Brooke has spent the past 17 years working as a nonprofit leader, policy advocate, and lawyer at social change organizations throughout the country.  She has founded multiple successful organizations and initiatives, including the Resilience Advocacy Project (RAP), where she served as ED for 9 years. Brooke is also an Adjunct Assistant Professor at the Baruch Graduate School of Public Affairs, and provides consulting and facilitation for non-profit founders and leaders across the country.

Prior to founding RAP, Brooke worked as a Skadden Fellow, and then as a staff attorney in the areas of public benefits, and child care law and policy at the National Center for Law and Economic Justice.  Brooke has also worked as a health policy advocate at the Children’s Defense Fund-NY, taught the history of poverty law and social policy at Tufts University, and consulted on welfare policy reform for the Center for Law and Social Policy.

She has been a featured speaker and visiting lecturer at numerous law schools, including Harvard, Columbia, NYU, Fordham, Brooklyn, and Suffolk, and has published articles and presented papers at conferences and trainings throughout the country on social entrepreneurship, non-profit management, community lawyering, youth empowerment methodology, and the laws and policies concerning government subsidized child care, welfare reform, and child support.  She has been the Chair of the Social Welfare Committee of the NYC Bar Association, and has served on the board of directors of several non profit organizations, including Community Voices Heard, Atlas DIY, and the Community Resource Exchange, on which she currently serves. 

She is a Harvard Law School Wasserstein Fellow, a recipient of the Skadden Arps Public Interest Law Fellowship, a finalist for the Echoing Green Social Innovation Fellowship, and a CORO Leadership alumna.  Brooke received both her JD and MPP from Harvard, and her BA from Yale. She lives in Brooklyn with her husband and 3year-old son.


Yoojin Janice Lee,
Training and Facilitation Director

Yoojin Janice Lee is the Training and Facilitation Director, a capacity in which she leads the design and execution of the Foundations retreats and efforts to convene, build community, and strengthen capacity amongst key stakeholders.
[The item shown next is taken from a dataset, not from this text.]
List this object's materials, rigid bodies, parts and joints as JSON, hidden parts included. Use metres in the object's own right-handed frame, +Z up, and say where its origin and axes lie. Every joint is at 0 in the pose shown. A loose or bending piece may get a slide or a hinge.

Yoojin brings over fifteen years of experience of cultivating leadership for social change, community organizing, and nonprofit management. She has provided training, facilitation, and consulting services to nonprofits, government entities, universities, and coalitions. Previously, Yoojin spent seven years as a Senior Trainer and Manager at Health Resources in Action, a national capacity-building organization, where accomplishments include convening learning networks that increased collaboration and effectiveness amongst community-based groups, advancing policy change at city- and state-levels, and bringing together diverse groups for city- and state-wide conferences and actions.  Earlier on, Yoojin served as the Executive Director & Lead Organizer of the Boston-area Youth Organizing Project, which unites low-income, communities of color to build political power for justice in their schools and neighborhoods.
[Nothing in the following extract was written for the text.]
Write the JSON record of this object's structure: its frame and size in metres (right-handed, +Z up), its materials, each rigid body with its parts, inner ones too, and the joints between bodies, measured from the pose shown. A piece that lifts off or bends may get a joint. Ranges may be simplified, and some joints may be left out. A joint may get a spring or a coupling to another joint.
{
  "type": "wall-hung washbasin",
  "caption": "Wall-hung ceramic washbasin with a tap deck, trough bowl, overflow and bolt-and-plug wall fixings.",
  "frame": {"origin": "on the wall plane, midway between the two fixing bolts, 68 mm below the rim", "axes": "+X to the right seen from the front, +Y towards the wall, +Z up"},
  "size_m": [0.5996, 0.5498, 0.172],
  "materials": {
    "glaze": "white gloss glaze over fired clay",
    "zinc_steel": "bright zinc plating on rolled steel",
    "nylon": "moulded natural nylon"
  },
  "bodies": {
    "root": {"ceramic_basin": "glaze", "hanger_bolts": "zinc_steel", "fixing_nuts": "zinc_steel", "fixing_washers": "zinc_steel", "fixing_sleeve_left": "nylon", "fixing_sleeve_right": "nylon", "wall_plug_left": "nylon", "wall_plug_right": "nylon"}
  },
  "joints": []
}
Yoojin is on the board of Real Food Challenge and co-facilitates peer coaching circles for Asian American organizers. She graduated as a Woodrow Wilson Fellow from Harvard University's Kennedy School of Government with a Master’s Degree in Public Policy and holds a BA from Smith College. Yoojin grew up in and around New York City, where she was a Coro Fellow.


Anna Pond,                                           Evaluation Consultant

Anna brings over 25 years of experience working with nonprofits, foundations, and higher education institutions. Her consultation with two- and four-year colleges, facilitating strategic planning processes and helping colleges operationalize them by strengthening their systems for ongoing planning and assessment has contributed to highly favourable accreditation reviews, as well as other forms of recognition, including two of her clients being nominated for the Aspen Prize, the nation’s highest recognition for community college excellence. In philanthropy, she’s designed strategic plans and then operationalized them for major field-wide initiatives (including the Diversity in Philanthropy Project), assisted organizations like Philanthropy New York to develop annual plans to implement their strategic plans, and helped foundations like the Robert Sterling Clark Foundation and the Cricket Island Foundation undertake targeted impact assessments and implement ongoing processes to assess their impact. 

Anna works across issue areas and has published on a range of topics from women’s multicultural leadership to access to health care for underserved communities. For example, she authored Supporting Grantee Capacity:  Strengthening Effectiveness Together, a 2015 GrantCraft guide for grantmakers, and has co-authored an upcoming field paper on Community Philanthropy (stay tuned!)

A former program officer at The California Endowment, Anna started her career in nonprofit leadership development and immigrant’s rights. Anna earned her BA in Philosophy from Yale College and her Master in Public Administration (MPA) from the Harvard Kennedy School of Government. She serves as the Board Chair for Bailey’s Café, a Brooklyn-based grassroots nonprofit that brings generations together through arts and service, and as a member of the Center for Bronx Nonprofits advisory board.  Over the years, Anna has volunteered behind the scenes for a number of Cambodian causes, including Cambodian Living Arts, a leading NGO engaged in the revitalization of arts and culture in Cambodia that was founded by Arn Chorn-Pond, one of her thirteen adopted Cambodian siblings. The arts run deep in the Pond family. In addition to her years of professional and volunteer service, Anna is an actor (AEA and SAG) and writer, currently working on a play on racial justice issues.